Jack Daniel’s Properties, Inc. didn’t think it was funny. So they sent a cease and desist letter to VIP. VIP responded by filing suit for a declaratory judgment seeking a judgment that there was no infringement of the Jack Daniel’s brand. After losing in the district court, VIP appealed to the Ninth Circuit Court of Appeals. The Ninth Circuit affirmed the district court’s ruling that the Jack Daniel’s bottle was protectable trade dress. However, the Ninth Circuit reversed the other district court findings that VIP’s use of the Jack Daniel’s brand caused dilution and trademark infringement. The Ninth Circuit held that the “Bad Spaniels” toy was an expressive work entitled to First Amendment Protection.
This case was not unlike a 2007 involving Louis Vuitton and a dog toy named “Chewy Vitton”. Sort of the same thing happened. Haute Diggety Dog, LLC manufactured and sold parody dog toys. One of them was designed to look like a Louis Vuitton hand bag. The Fourth Circuit Court of Appeals held that the toy was a parody of the original. And as a humorous expressive work, it’s protected by the First Amendment. The Fourth Circuit called it “permissive fair use”.
WHY YOU SHOULD KNOW THIS. Parody can be a strong branding strategy for the right product. However, parody creates a tension between a trademark owner’s need to protect their brand and their ability to stop anything that references their brand. The line between going along with the joke and accusations of trademark infringement can be treacherous to navigate. But, in this case, Jack Daniel’s was given the proverbial newspaper on the nose by the Ninth Circuit.
Beverly A. Berneman
Great Minds don’t always think alike when it comes to copyright infringement. Great Minds is a company that publishes school books, including a math book. Great Minds licenses use of the book to schools for free as long as it is for strictly non-commercial use. Great Minds uses the Creative Commons non-commercial license for these deals. A school district in New York had FedEx make copies of the book instead of using the school’s copiers and staff. Great Minds sued FedEx for copyright infringement arguing that it licensed the work to the school district and not FedEx. Great Minds tried to distinguish between the school staff making copies and the school ‘jobbing’ out the project to FedEx. In affirming a ruling against Great Minds, the Second Circuit held that there really was no difference between school employees making copies and having FedEx’s copy service making copies. The Court identified FedEx as an agent of the school district. Under pure agency principals, the school district’s license to copy would extend to FedEx.

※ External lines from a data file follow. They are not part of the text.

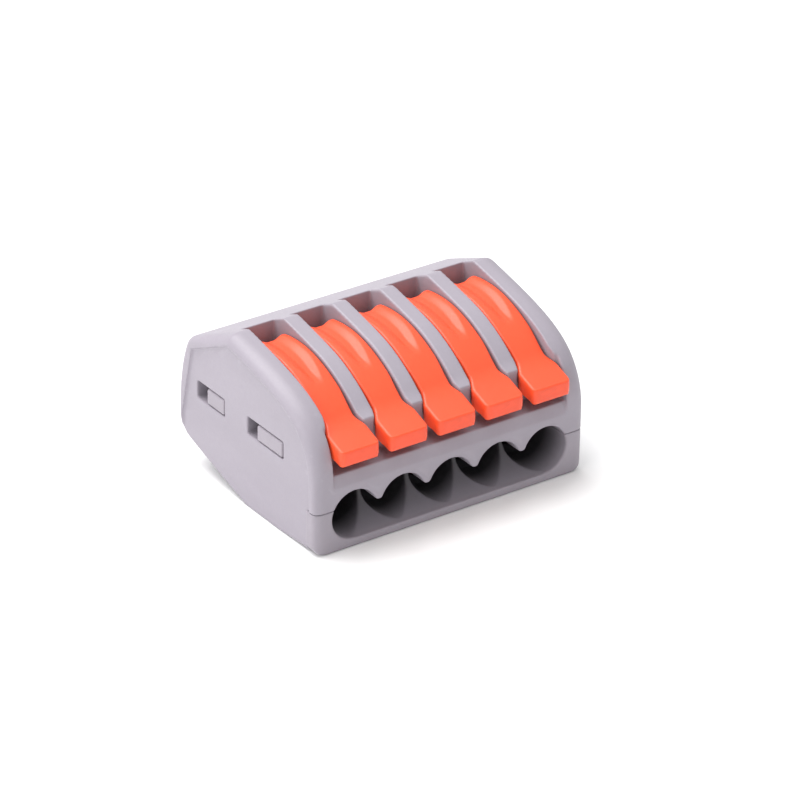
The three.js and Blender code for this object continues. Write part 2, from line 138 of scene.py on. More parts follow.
SLOT_BACK = 4.39
SWING = 3.44
RIB_FRONT = 1.6
RECESS_STEP = 0.12
TRUNNION = 0.9
TRUNNION_HALF = 1.9
BUS_NOTCH = 0.3
WINDOWS = ((-4.8, 0.4), (3.7, 7.85))
WINDOW_LOW = 6.75
WINDOW_HIGH = 8.35
WINDOW_VOID = 1.5
LATCH_X = SIDE - 1.8
LATCH_PLATE = 0.55
NOSE_SUNK = 0.2
NOSE_EASE = 0.12
BEYOND = 2.0  # how far a cut runs past a face
FIT = 0.3  # gap round the base inside the housing
LATCH_FIT = 0.12  # gap round a nose in its window
GUIDE_FIT = 0.15  # gap round a trunnion
GUIDE_END = 0.125  # gap past a trunnion's end
BEAD = 0.38  # rounding of the points between two wire entries
BEAD_LENGTH = 2.9
FRONT_ROUND = 0.2  # rounding round the front of the base
PARTITION_GAP = 0.1  # partitions stand this much over the levers' backs
PARTITION_RISE = 0.64  # and this much more where they reach the rear bridge
PARTITION_BACK = 0.4
HOUSING_TRIANGLES = 190000
BASE_TRIANGLES = 150000


# ---------------------------------------------------------------- outlines
def cubic(a, b, c, d, steps=24):
    """Points of a curve from a to d, without its first point."""
    ends = [Vector((p[0], p[1], 0)) for p in (a, b, c, d)]
    points = interpolate_bezier(ends[0], ends[1], ends[2], ends[3], steps + 1)
    return [(p.x, p.y) for p in points[1:]]


def quadratic(a, b, c, steps=12):
    one = (a[0] + (b[0] - a[0]) * 2 / 3, a[1] + (b[1] - a[1]) * 2 / 3)
    two = (c[0] + (b[0] - c[0]) * 2 / 3, c[1] + (b[1] - c[1]) * 2 / 3)
    return cubic(a, one, two, c, steps)


def line(a, b, steps):
    return [(a[0] + (b[0] - a[0]) * i / steps, a[1] + (b[1] - a[1]) * i / steps)
            for i in range(1, steps + 1)]


def arc(centre, radius, start, end, steps=24):
    return [(centre[0] + radius * cos(start + (end - start) * i / steps),
             centre[1] + radius * sin(start + (end - start) * i / steps)) for i in range(steps + 1)]


def circle(centre, radius, steps=48):
    return arc(centre, radius, 0, tau, steps)[:-1]


def side_outline():
    """Outer outline of the connector seen from the side, as y and z."""
    points = [(FRONT, 0)]
    points += line(points[-1], (RISE_Y, 0), 16)
    points += line(points[-1], HEEL, 4)
    points += quadratic(points[-1], (BACK, HEEL[1] + 0.4), (BACK, HEEL[1] + 2.25))
    points += quadratic(points[-1], (BACK, TOP - 5.9), (BACK - 1.2, SLOPE_END[1] - 0.75))
    points += quadratic(points[-1], (BACK - 1.4, SLOPE_END[1] - 0.25), SLOPE_END, 8)
    points += line(points[-1], (SLOPE_TOP_Y, TOP), 6)
    points += [(CREST_Y, TOP)]
    points += cubic(points[-1], ARC_REAR, ARC_GRIP, ARC_START, 48)
    points += line(points[-1], (FRONT, 2 * RIM), 5)
    return points


def panel_outline():
    """Sunk part of a side face: a rim stays at the back, along the top and at the front."""
    points = [(FRONT + RIM, -BEYOND), (BACK - 0.6 * RIM, -BEYOND), (BACK - 0.6 * RIM, HEEL[1] + 2)]
    points += [(SLOPE_END[0] - 0.2, SLOPE_END[1] - RIM), (SLOPE_TOP_Y, TOP - RIM), (CREST_Y, TOP - RIM)]
    points += cubic(points[-1], (ARC_REAR[0] + 0.3 * RIM, ARC_REAR[1] - RIM),
                    (FRONT + RIM, ARC_GRIP[1] - 0.6 * RIM), (FRONT + RIM, ARC_START[1] - 0.6 * RIM), 32)
    return points


def slot_outline():
    """Room over the bar and under the levers' arms; the bar's face leans back above the crease."""
    high = TOP + BEYOND
    points = [(FRONT - BEYOND, CREASE), (FRONT, CREASE), (FRONT + BAR_LEAN, BAR_TOP)]
    points.append((FRONT + 2.35, BAR_TOP))
    points += cubic(points[-1], (FRONT + 2.75, TOP - 5.2), (PIVOT.y - 4.9, TOP - 3.1),
                    (PIVOT.y - 2.7, PIVOT.z + 0.1), 16)
    points += [(PIVOT.y, PIVOT.z + 0.1), (PIVOT.y, high), (FRONT - BEYOND, high)]
    return points


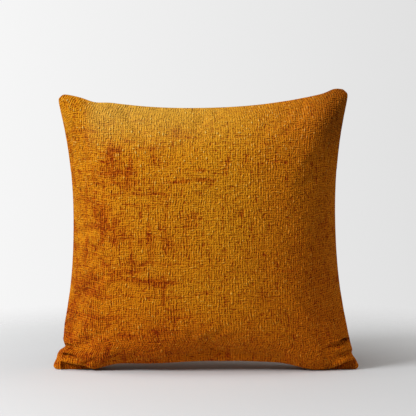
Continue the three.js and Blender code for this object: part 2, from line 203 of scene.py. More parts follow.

WHY YOU SHOULD KNOW THIS. Creative Commons is a non-profit organization that acts as a clearing house for copyright licenses. The licenses are standard forms that parties can use. However, there is no requirement that the parties accept the standard language. Parties can always add or delete anything that would better define their licensor/licensee relationship. In this case, the Creative Commons license was silent on whether the license extended to agents of the licensee. To avoid a problem like this, on the licensor side, it’s best to define authorized uses under the license. On the licensee side, it’s best to make sure that the license extends to employees and agents.